С тех пор мне не приходилось встречаться с веселым «малагцем». Он довольно часто пишет в «АБЦ» и подписывается с приставкой «де» - Хосе Карлос де Луна. И мне немного жаль, что и он заразился дворянской эпидемией, начавшейся в Испании с установлением диктатуры Франко.
Мы жили в период, когда авиация переживала героическую эпоху. Несчастные случаи резко участились с тех пор, как прислали военные самолеты, еще более опасные, чем учебные. На улицах постоянно можно было слышать крики продавцов газет, сообщавших об очередной катастрофе, траурные крепы на балконах аэроклуба стали обычным явлением. Люди смотрели на нас в какой-то степени как на несчастных сумасшедших, избравших своим уделом смерть в авиационной катастрофе. К нам относились с симпатией и уважением, а мы, не лишенные тщеславия, чувствовали себя польщенными и бравировали тем, что жизнь нам не так уж и дорога. Эта атмосфера баловала нас, мы вели себя не считаясь с общепринятыми нормами поведения, полагая, что нам все дозволено.
У меня вошло в привычку гулять по ночам с кузеном Пепе и Солеа, которые очень подружились. Солеа решила приобрести специальность парикмахерши и маникюрши. Все ее знакомые, в том числе и мы с Пепе, ходили с порезанными пальцами, так как она упражнялась на нас. Мы не протестовали, [80] одобряя ее желание самой зарабатывать себе на жизнь. Стояло лето. Работали кабаре на открытом воздухе. Почти в каждом из них шла карточная игра.

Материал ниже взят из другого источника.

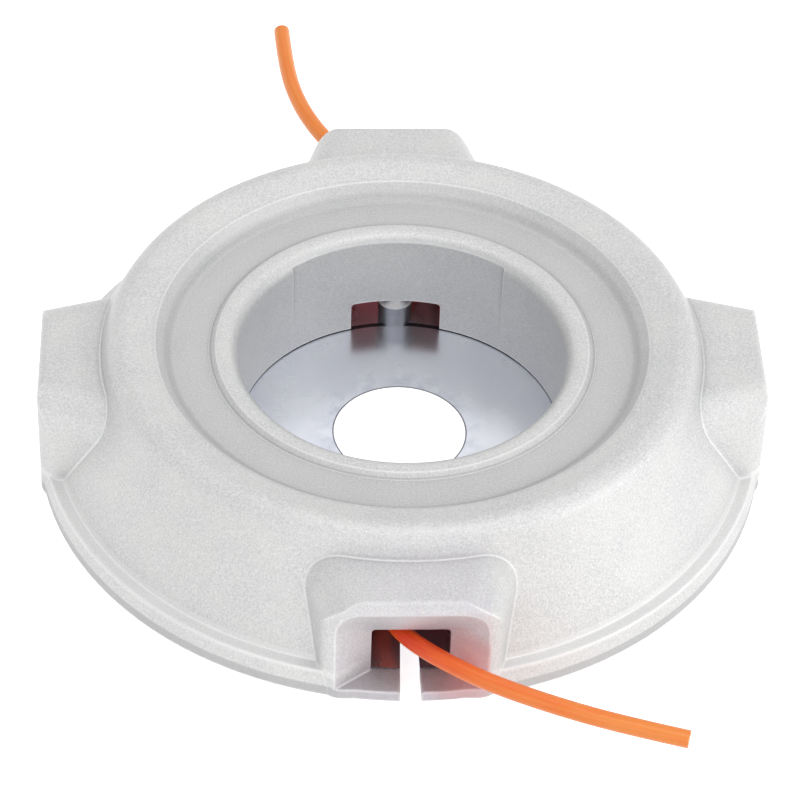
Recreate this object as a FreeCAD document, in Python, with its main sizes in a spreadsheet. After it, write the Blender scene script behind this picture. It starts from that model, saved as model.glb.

Время от времени и мы испытывали судьбу и почти всегда проигрывали.
Однажды ночью мы наблюдали за игрой в зале кабаре «Паризиана», находившемся на месте теперешнего Университетского городка. Один господин, очевидно не раз становившийся жертвой жульнических проделок крупье, поставил фишку в 100 песет на сукно, а затем достал из кармана двух маленьких оловянных жандармов и разместил их по бокам своей фишки.
В том же игорном зале я пережил сильное и неприятное волнение. Как-то ночью я встретил там одного из моих лучших товарищей, имевшего глупость проиграть деньги, в которых он должен был утром отчитаться. Пришлось прибегнуть к помощи друзей, но удалось собрать только третью часть нужной суммы. Он рассказал мне о случившемся со спокойным фатализмом. Это особенно взволновало меня, так как, зная его достаточно хорошо, я был уверен, что он не переживет позора изгнания из армии. Затем мой друг проделал следующее: поставил на один цвет все деньги, собранные у знакомых. Я с волнением ждал, когда шарик рулетки остановится: на сей раз все обошлось благополучно. Я вздохнул с облегчением. Не забирая денег, он продолжал играть на том же цвете и той же ставке. Я затаил дыхание. Крупье пустил шарик. Сделав несколько оборотов, тот несколько раз подскочил, прежде чем окончательно остановиться. Мне казалось, мое сердце тоже остановится еще до того, как крупье назовет выигравший номер и цвет. И снова счастье улыбнулось моему другу. Но самое чудовищное случилось дальше. Уже имея необходимую сумму, он приготовился продолжать игру. Тогда я грубо оттащил его от игорного стола и проводил домой.